In Berlin hat Paul Schröder laut Denkmalliste 1905 zwei Jugendstil-Mietshäuser in Friedenau entworfen (Ecke Wiesbadener Straße 83/Rotdornstraße 1) und 1910 den neoklassizistischen Umbau des Hauses Sommer für die Deutsche Hypothekenbank geplant (Dorotheenstraße 99, heute Teil des Jakob-Kaiser-Hauses des Deutschen Bundestags). Franz Lippisch schuf dafür ein allegorisches Wandbild Gaben des Friedens (nicht erhalten).

Die Geschäfte liefen für Paul Schröder Mitte der 1920er Jahre anscheinend so gut, dass er sich ein Anwesen in Bad Saarow am Scharmützelsee leisten konnte, wo er 1928 ein Sommerhaus errichtete (Silberberger Chaussee 73). Ab 1937 war es im Besitz des Schlager- und Filmkomponisten Leo Leux.

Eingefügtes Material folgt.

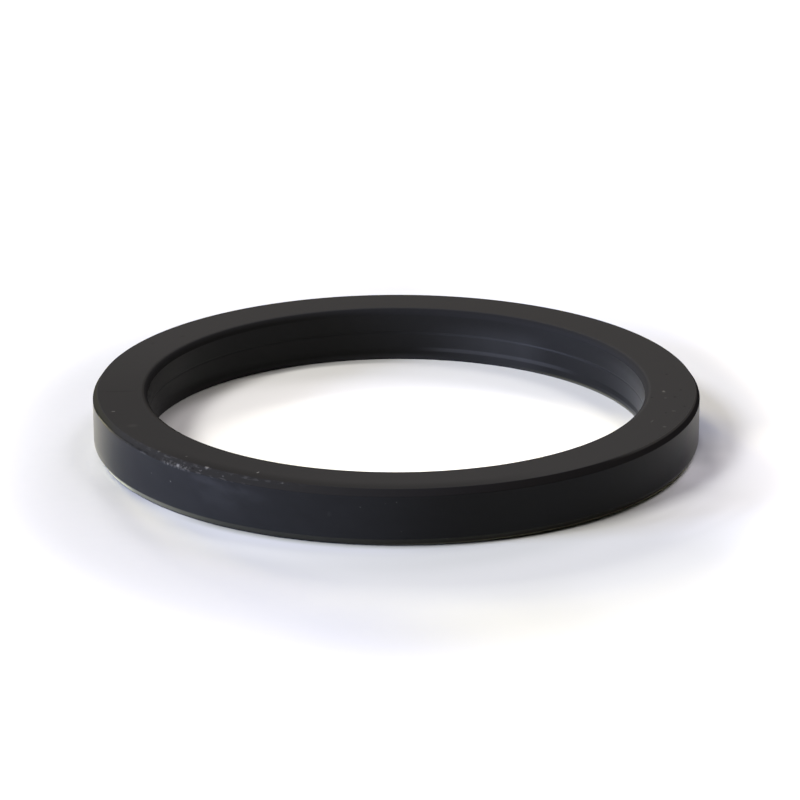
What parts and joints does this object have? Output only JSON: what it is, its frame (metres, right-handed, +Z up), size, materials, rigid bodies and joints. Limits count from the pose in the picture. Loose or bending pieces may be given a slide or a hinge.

Das überraschendste Bauwerk von Paul Schröder entstand 1928/29 und führt zurück zum Thema Auto. Zusammen mit Max Pohl plante er die älteste erhaltene Tankstelle Berlins, zugleich die erste mit angeschlossener Raststätte und Reparaturwerkstatt. Das sanft geschwungene, zweistöckige weiße Gebäude im Bauhausstil auf der Lohmühleninsel in Kreuzberg an der Grenze zum Bezirk Treptow-Köpenick steht unter Denkmalschutz. Wie auch die Jamlitzer Gästebucheinträge von Walter Trier ist es ein Zeugnis der Zunahme des privaten Autoverkehrs in den 1920er Jahren.

Älteste erhaltene Berliner Tankstelle, erbaut 1928/29 von Paul Schröder und Max Pohl auf der
Lohmühleninsel. Das „Anhalt“ im denkmalgeschützten ehemaligen Raststättengebäude mit Dachterrasse kann für Veranstaltungen gemietet werden (Foto: Lienhard Schulz, CC BY-SA 3.0, via Wikimedia Commons).

Paul Schröder zeigt sich in den bisher bekannten Quellen als ein vielseitiger, wandelbarer Architekt, der seinen Stil entsprechend der jeweiligen Bauaufgabe wählte und dabei aktuelle Trends aufgriff. Die Recherchen zu seinem Leben und Werk werden fortgesetzt.